Faith, in its highest form, is the attitude as well as the act of a soul surrendered to God, in whom His Word and His Spirit dwells…The will must be surrendered to God as a primary condition of all successful praying…There can be no praying in its richest implication and truest sense, where the will is not wholly and fully surrendered to God. This unswerving loyalty to God is an utterly indispensable condition of the best, the truest, the most effectual praying. We have “simply got to trust and obey; there’s no other way, to be happy in Jesus – but to trust and obey!”
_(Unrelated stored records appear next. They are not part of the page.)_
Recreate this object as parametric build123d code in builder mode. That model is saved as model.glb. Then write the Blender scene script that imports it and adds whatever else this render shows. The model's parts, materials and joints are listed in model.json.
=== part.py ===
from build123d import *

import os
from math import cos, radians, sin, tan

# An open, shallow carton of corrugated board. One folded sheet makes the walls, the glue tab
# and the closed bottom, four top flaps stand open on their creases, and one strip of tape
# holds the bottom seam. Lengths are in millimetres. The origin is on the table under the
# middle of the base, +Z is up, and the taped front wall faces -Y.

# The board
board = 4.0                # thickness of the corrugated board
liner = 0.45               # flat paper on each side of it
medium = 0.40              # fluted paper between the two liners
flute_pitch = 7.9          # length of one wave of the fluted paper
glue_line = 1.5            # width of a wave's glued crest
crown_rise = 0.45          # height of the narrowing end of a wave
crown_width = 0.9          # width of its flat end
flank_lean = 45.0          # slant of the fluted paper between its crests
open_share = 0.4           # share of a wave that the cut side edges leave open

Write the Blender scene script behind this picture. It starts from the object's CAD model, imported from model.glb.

There is no question I’m “renewed.” I have a choice – I am no longer a “slave” to sin. I do not see God’s grace as some giant eraser coming along behind my habitual mistakes. I believe and have experienced the power of the blood of Christ to remove sin from my life. But I momentarily listened to the “siren song,” chose to believe the lies and compromised my faith. This life journey really is a battle – 1 Corinthians 10:12 says: “So, if you think you are standing firm, be careful that you don’t fall!” When we are battling for something in prayer, the enemy will pull out all stops to weaken us so that we will either quit praying, or cause us to compromise so our prayers will lose their power. I’m thankful of God’s gift, through David, of Psalm 51. It has been my prayer and comfort over the past few days as I’ve come to full conviction of my sin and realization of its consequences. I know, as with David, I will “suffer loss” because of my sin. But I am grateful for the truth of 1 John 2:1 – “My dear children, I write this to you so that you will not sin. But if anybody does sin, we have an advocate with the Father—Jesus Christ, the Righteous One.” And for this, I now have an even higher level of gratitude and appreciation.